◆ **Supplied material**
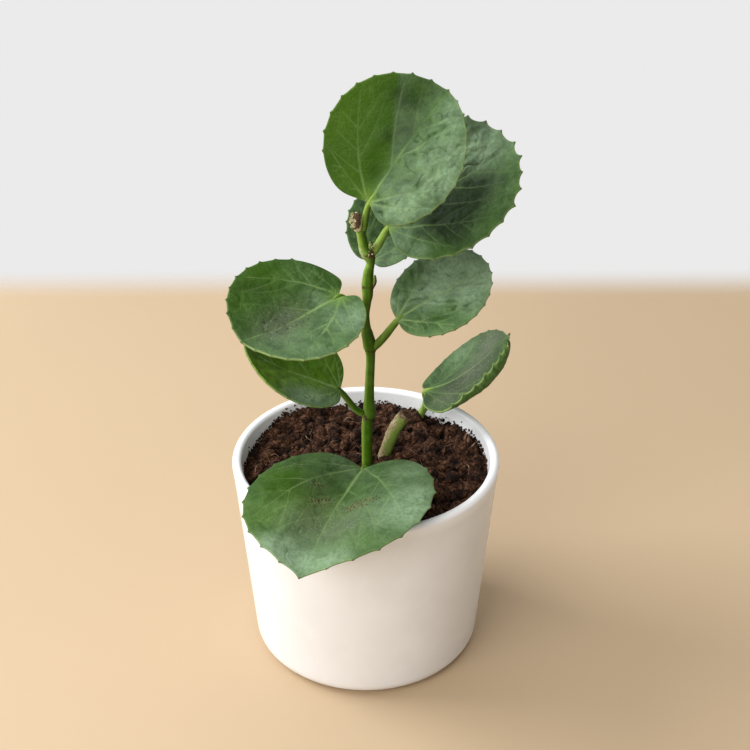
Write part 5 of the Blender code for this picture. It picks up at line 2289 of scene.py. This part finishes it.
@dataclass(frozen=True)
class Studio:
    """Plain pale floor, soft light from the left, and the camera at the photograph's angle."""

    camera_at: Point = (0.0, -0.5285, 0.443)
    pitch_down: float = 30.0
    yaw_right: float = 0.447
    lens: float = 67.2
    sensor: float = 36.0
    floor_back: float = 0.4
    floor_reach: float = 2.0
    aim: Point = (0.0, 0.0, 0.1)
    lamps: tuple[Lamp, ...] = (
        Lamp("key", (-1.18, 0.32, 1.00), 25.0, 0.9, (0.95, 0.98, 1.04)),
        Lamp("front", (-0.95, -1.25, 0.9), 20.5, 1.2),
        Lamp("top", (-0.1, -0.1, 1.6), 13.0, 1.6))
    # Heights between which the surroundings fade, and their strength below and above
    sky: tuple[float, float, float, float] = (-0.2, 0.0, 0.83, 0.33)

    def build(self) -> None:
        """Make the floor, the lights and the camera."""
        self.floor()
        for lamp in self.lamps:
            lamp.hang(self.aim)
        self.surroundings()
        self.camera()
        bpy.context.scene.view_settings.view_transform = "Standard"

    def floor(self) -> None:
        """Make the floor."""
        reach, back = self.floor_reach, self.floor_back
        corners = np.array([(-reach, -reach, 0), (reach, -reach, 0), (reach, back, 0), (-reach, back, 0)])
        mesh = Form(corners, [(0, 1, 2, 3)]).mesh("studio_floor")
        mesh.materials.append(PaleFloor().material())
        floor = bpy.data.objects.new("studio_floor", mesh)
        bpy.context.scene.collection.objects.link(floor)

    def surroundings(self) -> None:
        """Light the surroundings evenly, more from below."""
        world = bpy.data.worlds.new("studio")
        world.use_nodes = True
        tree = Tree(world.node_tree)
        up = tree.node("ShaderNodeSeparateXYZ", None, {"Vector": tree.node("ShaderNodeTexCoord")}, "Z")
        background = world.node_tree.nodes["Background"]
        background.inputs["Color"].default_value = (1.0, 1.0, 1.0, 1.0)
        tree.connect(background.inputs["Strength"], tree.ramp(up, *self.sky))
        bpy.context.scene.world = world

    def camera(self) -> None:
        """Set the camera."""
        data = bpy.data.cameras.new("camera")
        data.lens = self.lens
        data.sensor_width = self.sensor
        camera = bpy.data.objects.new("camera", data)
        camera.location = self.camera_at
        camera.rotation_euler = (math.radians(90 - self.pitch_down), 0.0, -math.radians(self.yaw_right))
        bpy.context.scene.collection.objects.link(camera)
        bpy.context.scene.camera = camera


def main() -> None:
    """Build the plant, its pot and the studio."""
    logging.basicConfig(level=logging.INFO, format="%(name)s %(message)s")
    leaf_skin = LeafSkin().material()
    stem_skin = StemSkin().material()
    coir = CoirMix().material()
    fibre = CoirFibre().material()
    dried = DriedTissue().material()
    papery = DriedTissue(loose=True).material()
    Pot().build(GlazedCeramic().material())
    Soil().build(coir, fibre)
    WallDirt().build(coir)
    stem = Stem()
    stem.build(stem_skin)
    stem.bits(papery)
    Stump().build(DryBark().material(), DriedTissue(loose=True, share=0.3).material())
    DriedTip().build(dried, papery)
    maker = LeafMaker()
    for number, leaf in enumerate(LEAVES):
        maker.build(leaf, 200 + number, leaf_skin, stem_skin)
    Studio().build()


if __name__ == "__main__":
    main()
--
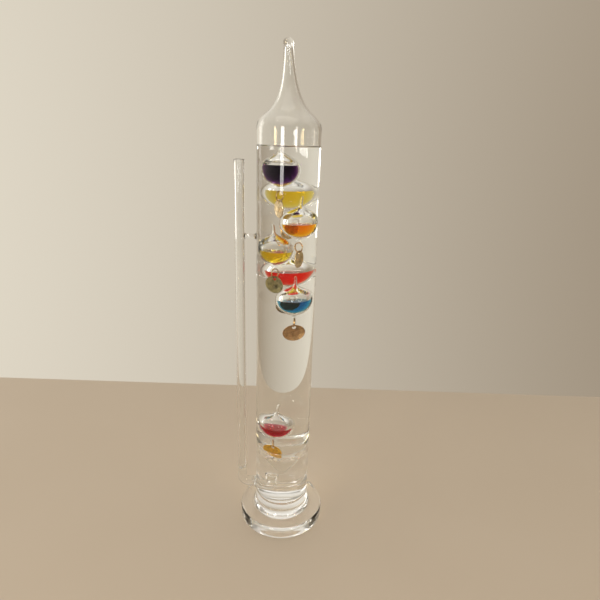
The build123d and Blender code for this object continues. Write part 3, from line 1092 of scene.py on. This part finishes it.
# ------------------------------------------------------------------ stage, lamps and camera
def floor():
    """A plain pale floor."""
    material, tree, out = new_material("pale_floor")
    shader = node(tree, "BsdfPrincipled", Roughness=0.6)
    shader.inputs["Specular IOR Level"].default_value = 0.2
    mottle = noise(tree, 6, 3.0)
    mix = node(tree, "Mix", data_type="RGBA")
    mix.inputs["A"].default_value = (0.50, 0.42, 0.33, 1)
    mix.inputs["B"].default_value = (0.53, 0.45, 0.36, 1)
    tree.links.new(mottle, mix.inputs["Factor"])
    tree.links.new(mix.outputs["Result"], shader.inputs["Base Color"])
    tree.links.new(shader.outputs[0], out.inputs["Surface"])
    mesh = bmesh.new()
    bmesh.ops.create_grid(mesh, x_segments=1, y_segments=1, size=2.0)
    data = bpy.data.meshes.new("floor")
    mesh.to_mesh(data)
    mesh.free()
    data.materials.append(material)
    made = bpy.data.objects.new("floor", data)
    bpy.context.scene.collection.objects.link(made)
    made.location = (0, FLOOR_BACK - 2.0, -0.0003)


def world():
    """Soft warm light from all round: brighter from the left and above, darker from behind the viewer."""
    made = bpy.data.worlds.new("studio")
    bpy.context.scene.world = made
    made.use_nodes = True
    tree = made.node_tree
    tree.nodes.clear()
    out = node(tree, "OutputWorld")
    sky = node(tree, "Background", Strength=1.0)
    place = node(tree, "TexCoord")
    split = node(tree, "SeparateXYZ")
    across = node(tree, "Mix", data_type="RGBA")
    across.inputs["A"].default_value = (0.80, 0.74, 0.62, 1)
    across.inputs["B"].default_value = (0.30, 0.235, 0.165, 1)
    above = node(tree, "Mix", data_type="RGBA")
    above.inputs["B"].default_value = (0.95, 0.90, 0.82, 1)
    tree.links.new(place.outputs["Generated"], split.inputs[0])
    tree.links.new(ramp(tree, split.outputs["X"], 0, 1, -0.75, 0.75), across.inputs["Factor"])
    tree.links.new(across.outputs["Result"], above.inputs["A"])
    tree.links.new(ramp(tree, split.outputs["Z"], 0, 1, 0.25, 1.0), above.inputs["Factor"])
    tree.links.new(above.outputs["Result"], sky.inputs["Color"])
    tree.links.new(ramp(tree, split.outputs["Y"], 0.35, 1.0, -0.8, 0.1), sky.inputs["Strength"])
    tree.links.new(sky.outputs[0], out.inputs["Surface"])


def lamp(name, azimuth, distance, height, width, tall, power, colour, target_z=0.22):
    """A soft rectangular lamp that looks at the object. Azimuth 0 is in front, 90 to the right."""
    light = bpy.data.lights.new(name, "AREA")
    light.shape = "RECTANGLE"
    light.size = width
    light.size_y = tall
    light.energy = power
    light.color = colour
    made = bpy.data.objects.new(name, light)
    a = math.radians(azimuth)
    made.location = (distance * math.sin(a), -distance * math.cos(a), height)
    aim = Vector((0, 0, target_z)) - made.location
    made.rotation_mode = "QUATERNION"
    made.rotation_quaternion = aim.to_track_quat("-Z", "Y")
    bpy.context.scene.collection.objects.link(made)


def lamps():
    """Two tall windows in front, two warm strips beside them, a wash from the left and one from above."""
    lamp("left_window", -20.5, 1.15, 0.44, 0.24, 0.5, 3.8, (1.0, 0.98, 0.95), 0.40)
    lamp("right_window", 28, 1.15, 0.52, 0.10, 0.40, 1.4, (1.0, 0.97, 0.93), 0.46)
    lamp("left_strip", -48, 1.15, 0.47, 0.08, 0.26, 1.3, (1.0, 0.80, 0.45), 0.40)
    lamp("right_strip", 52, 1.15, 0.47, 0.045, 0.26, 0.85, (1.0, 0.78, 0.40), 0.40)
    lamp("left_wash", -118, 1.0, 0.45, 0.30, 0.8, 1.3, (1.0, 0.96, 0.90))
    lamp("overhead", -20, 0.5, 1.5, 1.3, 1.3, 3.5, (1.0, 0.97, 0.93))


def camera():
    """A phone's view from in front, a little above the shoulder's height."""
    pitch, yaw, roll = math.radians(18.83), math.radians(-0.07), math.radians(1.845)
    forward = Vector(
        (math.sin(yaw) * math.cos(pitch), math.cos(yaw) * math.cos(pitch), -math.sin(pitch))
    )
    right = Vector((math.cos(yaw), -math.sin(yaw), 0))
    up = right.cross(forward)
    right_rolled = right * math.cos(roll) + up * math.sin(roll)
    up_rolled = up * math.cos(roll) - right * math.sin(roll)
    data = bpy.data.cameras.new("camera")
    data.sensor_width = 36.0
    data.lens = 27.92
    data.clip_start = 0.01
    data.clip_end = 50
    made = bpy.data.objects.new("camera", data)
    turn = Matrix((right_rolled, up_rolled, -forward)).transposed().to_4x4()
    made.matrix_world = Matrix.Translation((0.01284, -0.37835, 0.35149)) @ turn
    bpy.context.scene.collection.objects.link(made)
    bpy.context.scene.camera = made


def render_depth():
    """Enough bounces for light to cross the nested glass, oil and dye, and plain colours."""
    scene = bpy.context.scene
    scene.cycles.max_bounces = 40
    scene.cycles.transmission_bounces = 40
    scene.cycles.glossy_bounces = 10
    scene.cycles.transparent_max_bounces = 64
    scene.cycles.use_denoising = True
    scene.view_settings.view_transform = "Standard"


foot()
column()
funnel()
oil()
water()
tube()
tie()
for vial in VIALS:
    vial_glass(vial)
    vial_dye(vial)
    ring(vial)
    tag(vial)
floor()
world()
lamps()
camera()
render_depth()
==
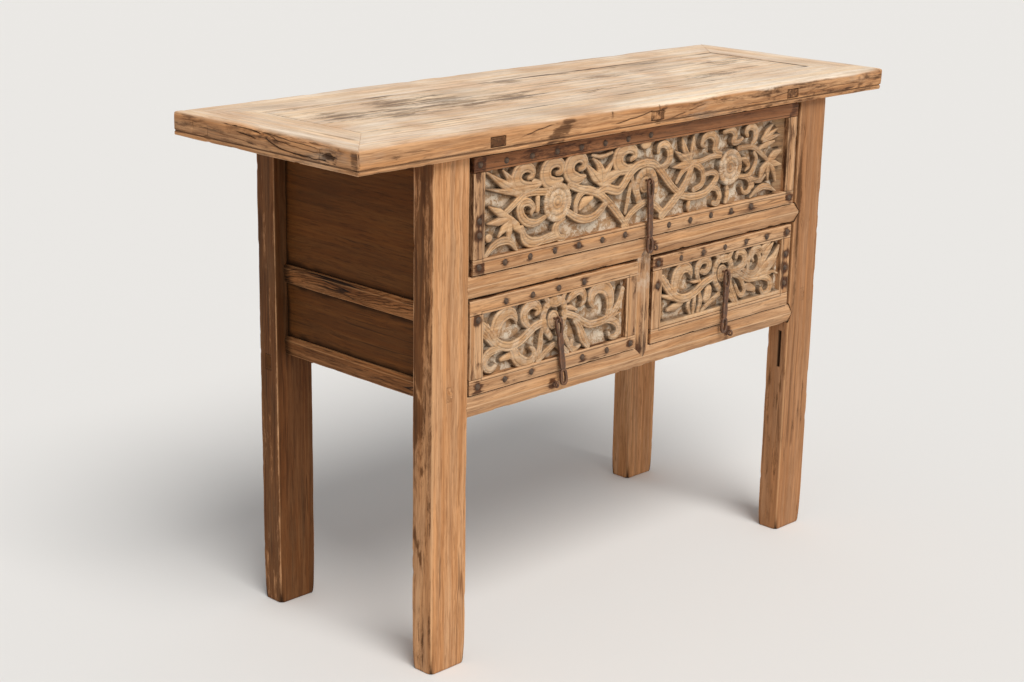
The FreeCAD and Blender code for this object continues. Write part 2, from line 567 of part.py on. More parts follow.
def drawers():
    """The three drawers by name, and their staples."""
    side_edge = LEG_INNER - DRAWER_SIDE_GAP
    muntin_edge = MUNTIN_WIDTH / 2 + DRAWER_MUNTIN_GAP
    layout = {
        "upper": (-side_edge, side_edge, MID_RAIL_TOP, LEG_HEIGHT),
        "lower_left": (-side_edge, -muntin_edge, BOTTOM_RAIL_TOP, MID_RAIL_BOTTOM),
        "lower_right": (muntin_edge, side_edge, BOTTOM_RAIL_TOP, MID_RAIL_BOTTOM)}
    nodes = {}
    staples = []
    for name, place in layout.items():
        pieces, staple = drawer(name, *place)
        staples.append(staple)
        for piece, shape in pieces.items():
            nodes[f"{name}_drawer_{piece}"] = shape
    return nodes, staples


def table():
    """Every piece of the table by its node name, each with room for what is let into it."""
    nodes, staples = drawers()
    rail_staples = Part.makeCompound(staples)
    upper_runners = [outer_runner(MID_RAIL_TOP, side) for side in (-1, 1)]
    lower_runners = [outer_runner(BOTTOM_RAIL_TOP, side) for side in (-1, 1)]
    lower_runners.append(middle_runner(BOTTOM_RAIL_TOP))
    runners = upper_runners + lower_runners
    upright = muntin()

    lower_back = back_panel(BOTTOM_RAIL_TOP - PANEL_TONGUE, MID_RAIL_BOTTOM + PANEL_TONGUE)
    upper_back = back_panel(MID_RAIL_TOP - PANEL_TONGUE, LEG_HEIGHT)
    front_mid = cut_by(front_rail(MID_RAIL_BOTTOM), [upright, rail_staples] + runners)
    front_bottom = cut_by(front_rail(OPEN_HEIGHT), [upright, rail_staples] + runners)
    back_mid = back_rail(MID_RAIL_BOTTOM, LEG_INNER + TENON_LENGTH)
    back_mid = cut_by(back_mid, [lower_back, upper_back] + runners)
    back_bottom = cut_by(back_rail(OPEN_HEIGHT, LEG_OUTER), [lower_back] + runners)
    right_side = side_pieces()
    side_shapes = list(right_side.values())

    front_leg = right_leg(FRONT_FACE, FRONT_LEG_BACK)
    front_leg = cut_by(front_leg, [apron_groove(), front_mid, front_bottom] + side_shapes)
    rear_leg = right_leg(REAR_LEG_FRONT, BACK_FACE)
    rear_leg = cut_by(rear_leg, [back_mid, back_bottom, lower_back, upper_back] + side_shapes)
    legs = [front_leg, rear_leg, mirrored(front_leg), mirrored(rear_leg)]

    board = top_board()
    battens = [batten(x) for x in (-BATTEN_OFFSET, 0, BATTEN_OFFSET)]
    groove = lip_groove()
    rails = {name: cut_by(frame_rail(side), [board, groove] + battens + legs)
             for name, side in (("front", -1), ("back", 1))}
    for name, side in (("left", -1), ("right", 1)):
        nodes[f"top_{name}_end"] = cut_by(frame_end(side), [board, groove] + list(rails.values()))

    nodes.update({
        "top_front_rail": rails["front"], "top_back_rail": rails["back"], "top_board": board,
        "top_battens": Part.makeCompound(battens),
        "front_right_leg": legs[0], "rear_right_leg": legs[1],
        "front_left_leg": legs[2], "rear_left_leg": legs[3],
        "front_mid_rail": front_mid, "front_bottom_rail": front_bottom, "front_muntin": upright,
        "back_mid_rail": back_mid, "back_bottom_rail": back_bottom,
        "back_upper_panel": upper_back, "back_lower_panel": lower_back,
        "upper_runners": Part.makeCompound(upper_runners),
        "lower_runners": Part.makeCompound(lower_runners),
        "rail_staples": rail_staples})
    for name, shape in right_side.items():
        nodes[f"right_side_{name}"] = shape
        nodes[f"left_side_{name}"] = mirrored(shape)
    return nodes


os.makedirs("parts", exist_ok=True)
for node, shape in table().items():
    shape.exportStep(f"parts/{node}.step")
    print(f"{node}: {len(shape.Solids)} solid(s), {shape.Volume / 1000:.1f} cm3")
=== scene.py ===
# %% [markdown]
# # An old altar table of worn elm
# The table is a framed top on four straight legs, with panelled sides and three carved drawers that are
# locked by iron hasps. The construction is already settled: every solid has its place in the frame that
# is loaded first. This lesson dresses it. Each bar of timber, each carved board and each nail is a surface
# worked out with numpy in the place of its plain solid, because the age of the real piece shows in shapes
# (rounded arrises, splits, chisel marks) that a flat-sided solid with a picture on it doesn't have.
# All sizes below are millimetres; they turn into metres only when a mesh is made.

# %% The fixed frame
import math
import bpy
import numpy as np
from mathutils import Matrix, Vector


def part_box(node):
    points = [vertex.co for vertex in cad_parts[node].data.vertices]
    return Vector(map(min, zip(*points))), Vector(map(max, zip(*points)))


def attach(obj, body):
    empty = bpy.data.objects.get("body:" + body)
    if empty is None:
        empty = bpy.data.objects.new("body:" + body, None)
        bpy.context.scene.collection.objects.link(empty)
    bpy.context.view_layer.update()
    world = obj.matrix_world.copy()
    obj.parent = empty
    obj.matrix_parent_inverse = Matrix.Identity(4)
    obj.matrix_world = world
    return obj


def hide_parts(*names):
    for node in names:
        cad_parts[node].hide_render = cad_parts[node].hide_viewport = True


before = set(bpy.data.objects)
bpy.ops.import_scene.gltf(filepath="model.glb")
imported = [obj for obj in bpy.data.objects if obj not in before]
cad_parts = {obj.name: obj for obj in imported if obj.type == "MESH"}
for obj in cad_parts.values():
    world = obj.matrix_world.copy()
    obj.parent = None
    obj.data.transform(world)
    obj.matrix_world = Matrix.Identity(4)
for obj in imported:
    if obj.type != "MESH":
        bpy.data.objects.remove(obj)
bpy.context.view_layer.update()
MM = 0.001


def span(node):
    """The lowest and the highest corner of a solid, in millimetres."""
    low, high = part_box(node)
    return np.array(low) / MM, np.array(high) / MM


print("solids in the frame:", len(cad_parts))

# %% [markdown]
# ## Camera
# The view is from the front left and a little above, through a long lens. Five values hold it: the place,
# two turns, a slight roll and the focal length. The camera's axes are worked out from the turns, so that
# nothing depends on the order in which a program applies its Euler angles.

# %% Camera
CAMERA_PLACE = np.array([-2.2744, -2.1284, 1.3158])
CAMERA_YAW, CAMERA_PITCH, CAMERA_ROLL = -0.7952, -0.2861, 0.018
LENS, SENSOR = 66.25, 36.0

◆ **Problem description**
Take the listing above and repeat exactly the lines from the one containing "for node, shape" through the one containing "if empty is", both included.

◆ **The reply**
for node, shape in table().items():
    shape.exportStep(f"parts/{node}.step")
    print(f"{node}: {len(shape.Solids)} solid(s), {shape.Volume / 1000:.1f} cm3")
=== scene.py ===
# %% [markdown]
# # An old altar table of worn elm
# The table is a framed top on four straight legs, with panelled sides and three carved drawers that are
# locked by iron hasps. The construction is already settled: every solid has its place in the frame that
# is loaded first. This lesson dresses it. Each bar of timber, each carved board and each nail is a surface
# worked out with numpy in the place of its plain solid, because the age of the real piece shows in shapes
# (rounded arrises, splits, chisel marks) that a flat-sided solid with a picture on it doesn't have.
# All sizes below are millimetres; they turn into metres only when a mesh is made.

# %% The fixed frame
import math
import bpy
import numpy as np
from mathutils import Matrix, Vector


def part_box(node):
    points = [vertex.co for vertex in cad_parts[node].data.vertices]
    return Vector(map(min, zip(*points))), Vector(map(max, zip(*points)))


def attach(obj, body):
    empty = bpy.data.objects.get("body:" + body)
    if empty is None:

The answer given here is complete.